The teachings of a consistent utilitarian must of necessity abound with destructive error. Instead of representing virtue as consisting in disinterested benevolence, or in the consecration of the soul to the highest good of being in general, for its own sake, it must represent it as consisting wholly in using means to promote good: that is, as consisting wholly in executive volitions and outward actions, which, strictly speaking, have no moral character in them. Thus, consistent utilitarianism inculcates fundamentally false ideas of the nature of virtue. Of course it must teach equally erroneous ideas respecting the character of God the spirit and meaning of His law the nature of repentance of sin of regeneration and, in short, of every practical doctrine of the Bible.

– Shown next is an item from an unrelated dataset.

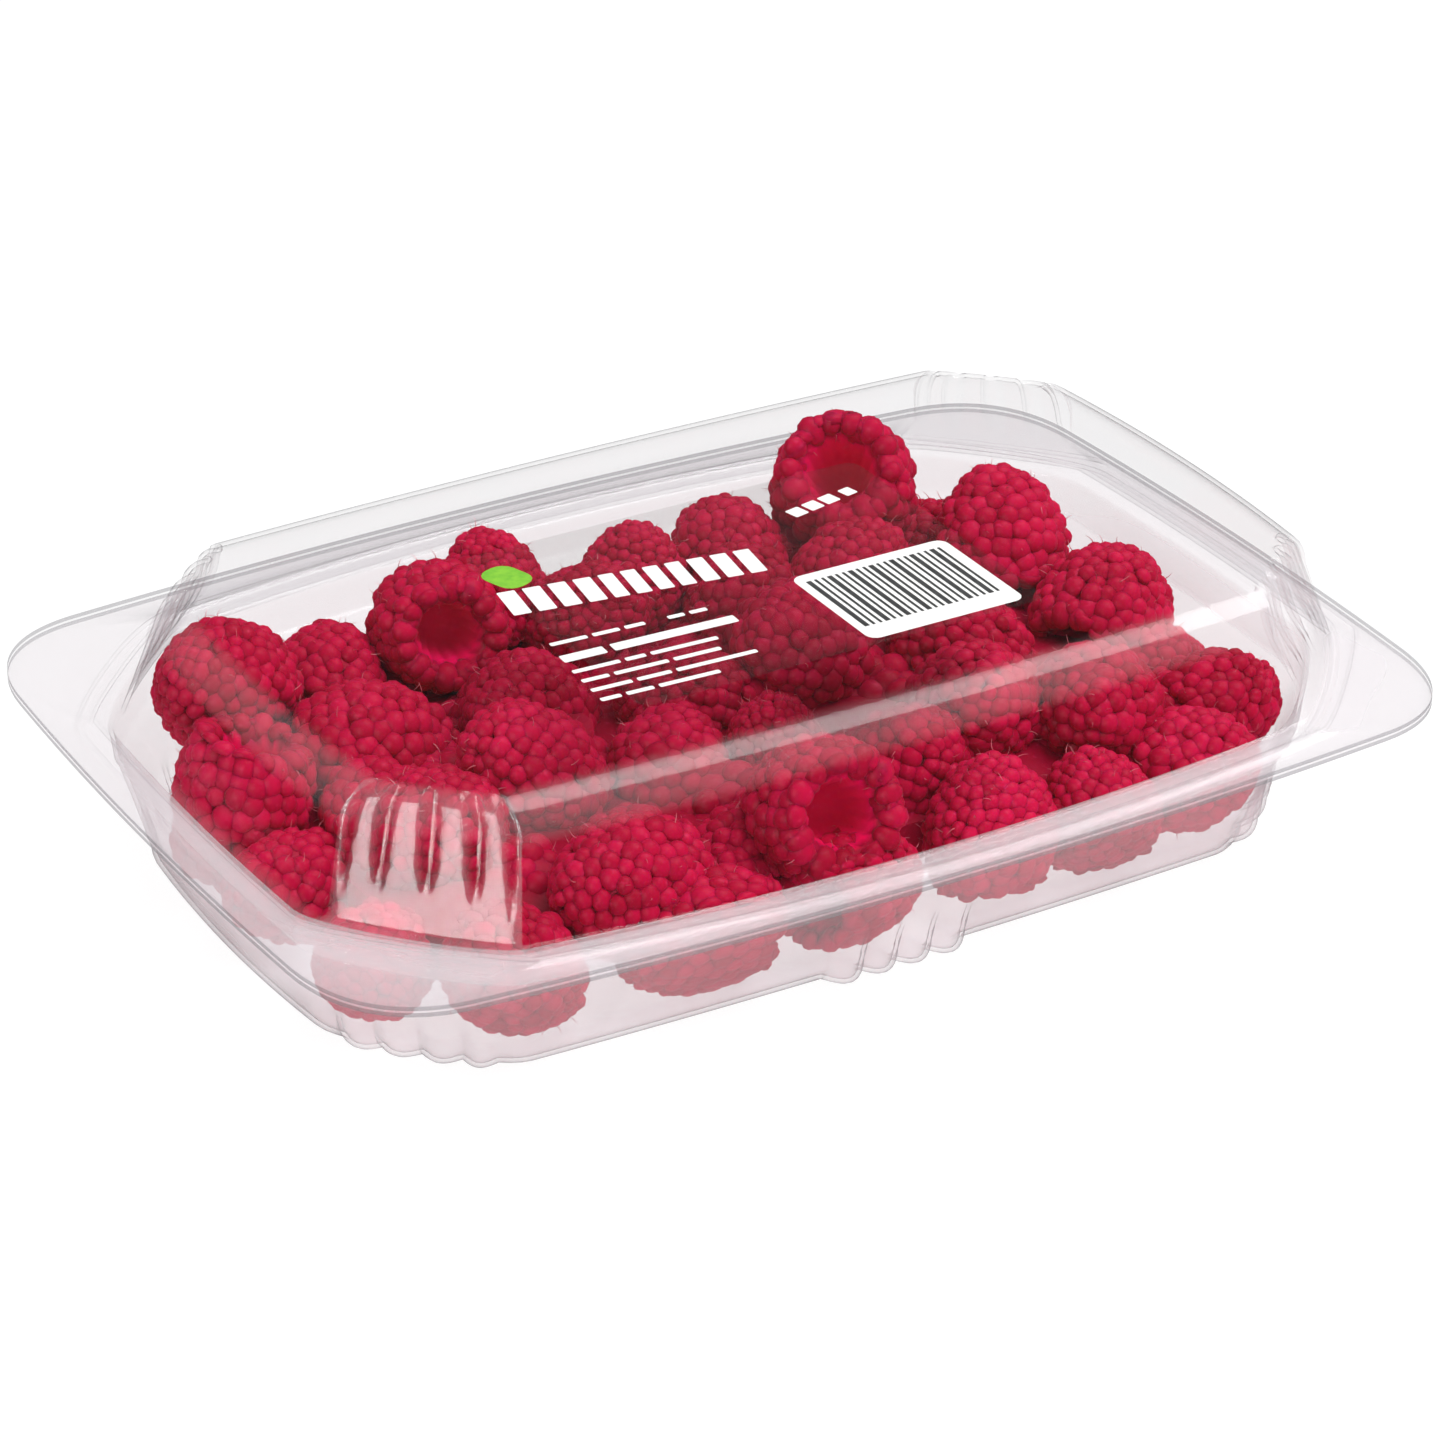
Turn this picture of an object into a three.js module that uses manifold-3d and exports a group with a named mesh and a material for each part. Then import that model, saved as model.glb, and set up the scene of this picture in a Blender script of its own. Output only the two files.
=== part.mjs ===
// A shut punnet of raspberries: a clear moulded tray, a clear domed lid, a film label on the lid
// and the heap of berries inside. Millimetres, +X along the length, +Y to the back, +Z up.
// The origin is the middle of the foot that the tray rests on.
import * as THREE from 'three';
import Module from 'manifold-3d';
import { mergeVertices } from 'three/addons/utils/BufferGeometryUtils.js';

const wasm = await Module();
wasm.setup();

// ---------------------------------------------------------------- driving dimensions
const WALL = 0.6; // thickness of the moulded sheet
const GAP = 0.3; // free space between pieces that touch
const REACH_X = 87.7; // half length of the rim, where every bow is measured
const REACH_Y = 64.2; // half width of the rim
const RIM_Z = 22.6; // height of the seam between tray and lid
const LID_Z = 40; // height of the flat top
const BEND = 6; // radius where the lid's wall turns into its top
const FOOT_BEND = 4.5; // radius where the tray's wall turns into its floor
const LID_SHIFT = { x: 2, y: -1.5 }; // the dome stands a little off the middle of its rim

// How many ribs or grooves a corner has, and where along the corner they start and stop
const TRAY_CORNERS = { flutes: 4, start: 0.2, stop: 0.8 };
const LID_CORNERS = { flutes: 5, start: 0.03, stop: 0.97 };

// Every outline has bowed ends and sides. The end stops at cornerY and the side at cornerX;
// between them the corner is cut off, and soft says how far it keeps the direction of both.
const RIM = { halfX: 87.7, halfY: 64.2, bowX: 2.8, bowY: 4.9, cornerX: 70, cornerY: 42, soft: 0.6 };
const TRAY_FOOT = { halfX: 77, halfY: 48.2, bowX: 9, bowY: 3.2, cornerX: 54, cornerY: 24, soft: 0.23, ...TRAY_CORNERS };
const TRAY_MOUTH = { halfX: 80, halfY: 56, bowX: 4, bowY: 9, cornerX: 58, cornerY: 28, soft: 0.23, ...TRAY_CORNERS };
const LID_FOOT = { halfX: 79.4, halfY: 56.2, bowX: 3.5, bowY: 11.2, cornerX: 60.6, cornerY: 31.4, soft: 0.12, ...LID_CORNERS };
const LID_TOP = { halfX: 77, halfY: 48, bowX: 7, bowY: 3.4, cornerX: 58.1, cornerY: 29.1, soft: 0.12, ...LID_CORNERS };
const LID_CLEAR = { ...LID_TOP, cornerX: 55.6, cornerY: 26.6, ...TRAY_CORNERS }; // clear of the grooves

const RIBS = 4; // in the middle of each long side of the tray
const FLUTE_DEPTH = 1.6;
const GROOVE_DEPTH = 1.6; // the lid's corners are flat panels with grooves cut in
const GROOVE_REACH = 0.26; // half a groove's width against the distance of grooves
const RIB_PITCH = 5.3;
const RIB_DEPTH = 2.8;
const FLUTE_FADE = 0.45; // flutes run out this far up the wall from its open edge
const SHELF_DROP = 5.5; // the step in the tray's wall lies this far below the seam
const SHELF_STEP = { x: 1.2, y: 2.2 }; // how far the wall below it stands in
const SHELF_RISE = 1; // height of the step
const MOUTH_DRAFT = 0.6; // lean of the short wall above the step

// Points along a quarter of an outline
const END_STEPS = 4;
const FLUTE_STEPS = 3;
const SIDE_STEPS = 4;
const CORNER_LEAD = 1; // steps of a corner before and after its flutes
const PLAIN_EVERY = 4; // a plain outline keeps one point in this many

// Film label on the lid: middle, size, round corners and thickness
const LABEL = { x: 1.5, y: -7, width: 63, depth: 50, radius: 2, cornerSteps: 4, film: 0.3 };

// ---------------------------------------------------------------- outlines
const bowedX = (s, y) => s.halfX - s.bowX * (y / REACH_Y) ** 2;
const bowedY = (s, x) => s.halfY - s.bowY * (x / REACH_X) ** 2;
const mix = (a, b, t) => a + (b - a) * t;

// Height of a rib over its own width, t from 0 to 1 across the ribs
const scallop = (t, ribs) => Math.abs(Math.sin(Math.PI * ribs * t));

// Depth of a groove over its own depth, t from 0 to 1 across the grooves
const notch = (t, grooves) => Math.max(0, 1 - (((t * grooves) % 1 - 0.5) / GROOVE_REACH) ** 2);

// Where along a corner its points lie: a lead, the flutes and a lead
function cornerPlaces({ flutes, start, stop }) {
  const places = [];
  for (let i = 0; i < CORNER_LEAD; i += 1) {
    places.push((start * i) / CORNER_LEAD);
  }
  for (let i = 0; i <= flutes * FLUTE_STEPS; i += 1) {
    places.push(mix(start, stop, i / (flutes * FLUTE_STEPS)));
  }
  for (let i = 1; i <= CORNER_LEAD; i += 1) {
    places.push(mix(stop, 1, i / CORNER_LEAD));
  }
  return places;
}

function corner(s, flute, groove) {
  const start = new THREE.Vector2(bowedX(s, s.cornerY), s.cornerY);
  const end = new THREE.Vector2(s.cornerX, bowedY(s, s.cornerX));
  const reach = [(start.x - end.x) * s.soft, (end.y - start.y) * s.soft];
  const slopeX = (-2 * s.bowX * s.cornerY) / REACH_Y ** 2;
  const slopeY = (-2 * s.bowY * s.cornerX) / REACH_X ** 2;
  const curve = new THREE.CubicBezierCurve(
    start,
    new THREE.Vector2(start.x + slopeX * reach[1], start.y + reach[1]),
    new THREE.Vector2(end.x + reach[0], end.y + slopeY * reach[0]),
    end,
  );
  return cornerPlaces(s).map((t) => {
    const point = curve.getPoint(t);
    const along = curve.getTangent(t);
    const place = (t - s.start) / (s.stop - s.start);
    const fluted = place > 0 && place < 1;
    const bump = fluted ? flute * scallop(place, s.flutes) - groove * notch(place, s.flutes) : 0;
    return [point.x + along.y * bump, point.y - along.x * bump];
  });
}

// A quarter from the middle of the end to the middle of the long side
function quarter(s, flute, groove, rib) {
  const points = [];
  for (let i = 0; i < END_STEPS; i += 1) {
    const y = (s.cornerY * i) / END_STEPS;
    points.push([bowedX(s, y), y]);
  }
  points.push(...corner(s, flute, groove));
  const ribStart = (RIB_PITCH * RIBS) / 2;
  for (let i = 1; i <= SIDE_STEPS; i += 1) {
    const x = mix(s.cornerX, ribStart, i / SIDE_STEPS);
    points.push([x, bowedY(s, x)]);
  }
  const ribSteps = (RIBS / 2) * FLUTE_STEPS;
  for (let i = 1; i <= ribSteps; i += 1) {
    const t = i / ribSteps;
    const x = ribStart * (1 - t);
    points.push([x, bowedY(s, x) + rib * scallop(t, RIBS / 2)]);
  }
  return points;
}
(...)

It will be recollected that this philosophy teaches that right is the foundation of moral obligation. With its advocates, virtue consists in willing the right for the sake of the right, instead of willing the good for the sake of the good, or more strictly, in willing the good for the sake of the right, and not for the sake of the good; or, as we have seen, the foundation of obligation consists in the relation of intrinsic fitness existing between the choice and the good. The right is the ultimate end to be aimed at in all things, instead of the highest good of being for its own sake. From such a theory the following consequences must now speak only of consistent rightarianism.
(1.) If the rightarian theory is true, there is a law of right entirely distinct from, and opposed to, the law of love or benevolence. The advocates of this theory often assume, perhaps unwittingly, the existence of such a law. They speak of multitudes of things as being right or wrong in themselves, entirely independent of the law of benevolence. Nay, they go so far as to affirm it conceivable that doing right might necessarily tend to, and result in, universal misery; and that, in such a case, we should be under obligation to do right, or will right, or intend right, although universal misery should be the necessary result. This assumes and affirms that right has no necessary relation to willing the highest good of being for its own sake, or, what is the same thing, that the law of right is not only distinct from the law of benevolence, but may be directly opposed to it; that a moral agent may be under obligation to will as an ultimate end that which he knows will and must, by a law of necessity, promote and secure universal misery. Rightarians sternly maintain that right would be right, and that virtue would be virtue, although this result were a necessary consequence. What is this but maintaining that moral law may require moral agents to set their hearts upon and consecrate themselves to that which is necessarily subversive of the well-being of the entire universe? And what is this but assuming that may be moral law that requires a course of willing and acting entirely inconsistent with the nature and relations of moral agents? Thus virtue and benevolence not only may be different but opposite things; and benevolence may be sin. This is not only opposed to our reason, but a more capital or mischievous error in morals or philosophy can hardly be conceived.
Nothing is or can be right, as an ultimate choice, but benevolence. Nothing can be moral law but that which requires that the highest well-being of God and of the universe should be chosen as an ultimate end. If benevolence is right, this must be self-evident. Rightarianism overlooks and misrepresents the very nature of moral law. Let any one contemplate the grossness of the absurdity that maintains, that moral law may require a course of willing that necessarily results in universal and perfect misery. What then, it may be asked, has moral law to do with the nature and relations of moral agents, except to mock, insult, and trample them under foot? Moral law is, and must be, the law of nature, that is, suited to the nature and relations of moral agents. But can that law be suited to the nature and relations of moral agents that requires a course of action necessarily resulting in universal misery? Rightarianism then, not only overlooks, but flatly contradicts, the very nature of moral law, and sets up a law of right in direct opposition to the law of nature.